Dataset excerpt
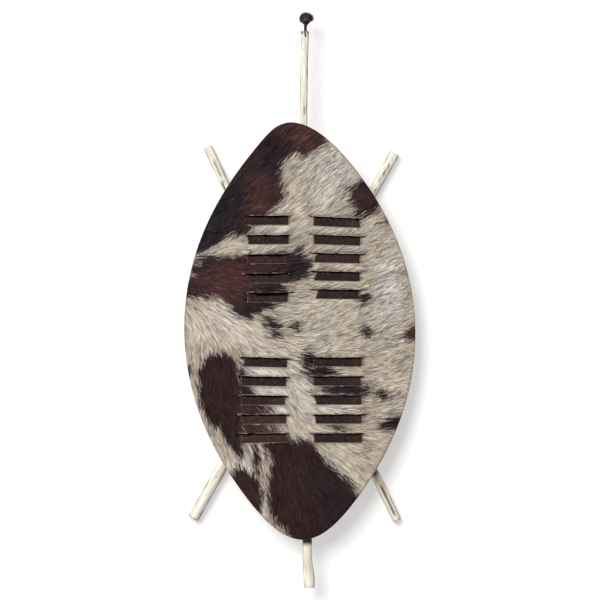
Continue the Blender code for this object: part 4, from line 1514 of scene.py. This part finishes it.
@dataclass
class Lacing:
    """The dark strips woven through the hide: their nap, the shade in the slits and the slits' pale rims."""

    ground: Ground
    slits: Slits
    coat: Coat
    rng: np.random.Generator
    nodes: tuple[str, ...]
    leather: Colour = (0.026, 0.012, 0.011)
    cut_edge: Colour = (0.22, 0.145, 0.11)
    nap: Colour = (0.038, 0.0135, 0.0130)
    nap_dark: Colour = (0.014, 0.0085, 0.010)
    nap_brown: Colour = (0.080, 0.031, 0.023)
    brown_parts: tuple[Spot, ...] = spots(
        (-56, -206, 46, 30), (-30, -160, 18, 9, 0, 0.7), (92, 122, 20, 9, 0, 0.9),
        (94, -160, 16, 76, 0, 0.6), (60, 66, 34, 9, 0, 0.4), (-54, 28, 36, 44, 0, 0.35),
    )
    # near black: painted shade in the slits' mouths
    shade: Colour = (0.0035, 0.0022, 0.0022)
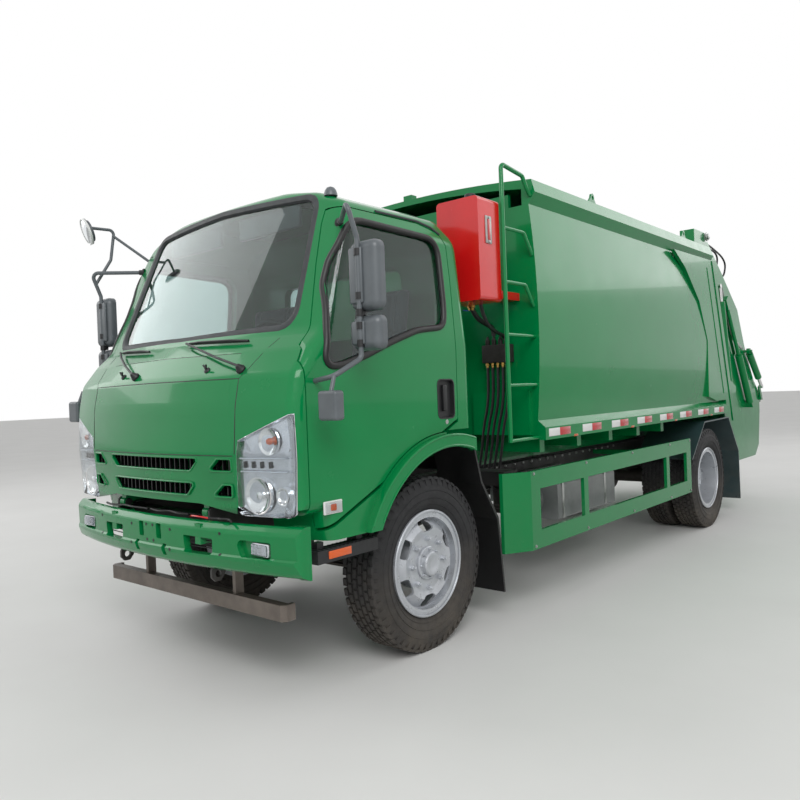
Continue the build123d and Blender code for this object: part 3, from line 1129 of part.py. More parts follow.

> The task
Repeat all the entries word for word.

> Exercise answer
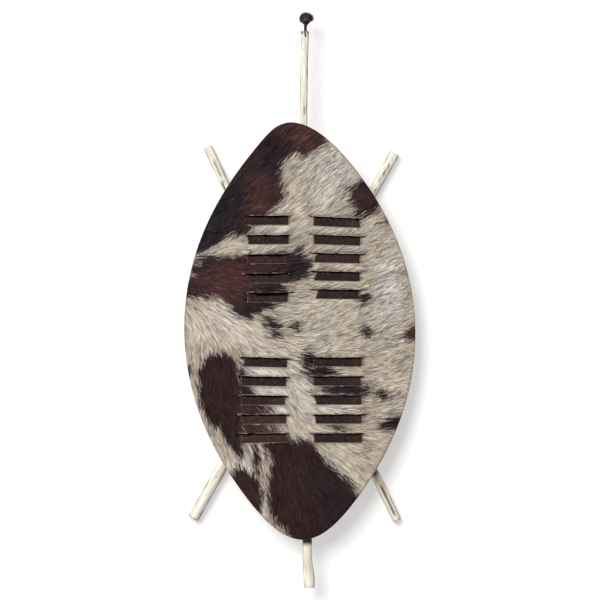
Continue the Blender code for this object: part 4, from line 1514 of scene.py. This part finishes it.
@dataclass
class Lacing:
    """The dark strips woven through the hide: their nap, the shade in the slits and the slits' pale rims."""

    ground: Ground
    slits: Slits
    coat: Coat
    rng: np.random.Generator
    nodes: tuple[str, ...]
    leather: Colour = (0.026, 0.012, 0.011)
    cut_edge: Colour = (0.22, 0.145, 0.11)
    nap: Colour = (0.038, 0.0135, 0.0130)
    nap_dark: Colour = (0.014, 0.0085, 0.010)
    nap_brown: Colour = (0.080, 0.031, 0.023)
    brown_parts: tuple[Spot, ...] = spots(
        (-56, -206, 46, 30), (-30, -160, 18, 9, 0, 0.7), (92, 122, 20, 9, 0, 0.9),
        (94, -160, 16, 76, 0, 0.6), (60, 66, 34, 9, 0, 0.4), (-54, 28, 36, 44, 0, 0.35),
    )
    # near black: painted shade in the slits' mouths
    shade: Colour = (0.0035, 0.0022, 0.0022)
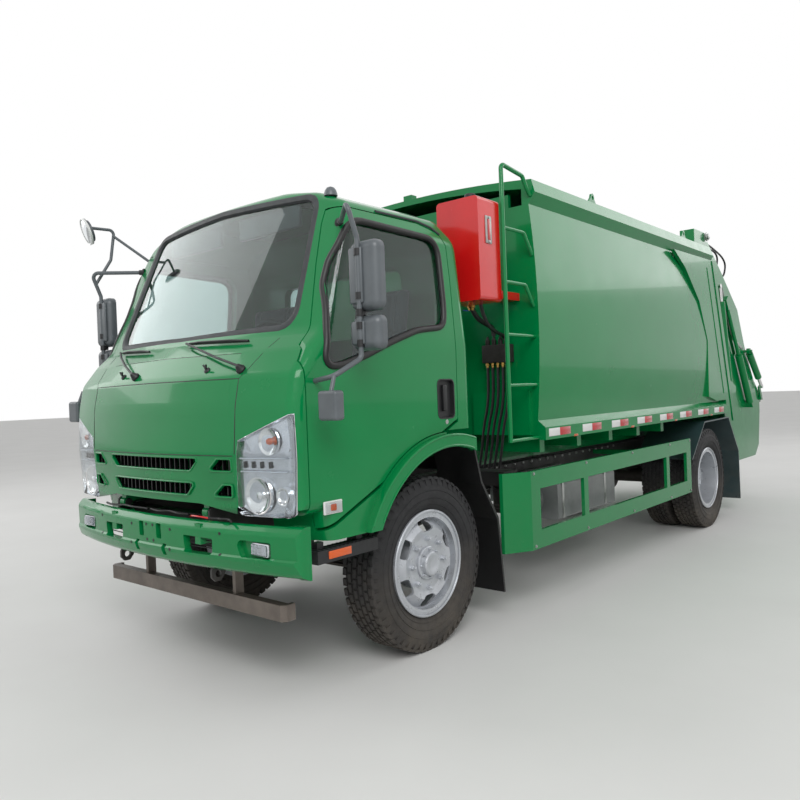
Continue the build123d and Blender code for this object: part 3, from line 1129 of part.py. More parts follow.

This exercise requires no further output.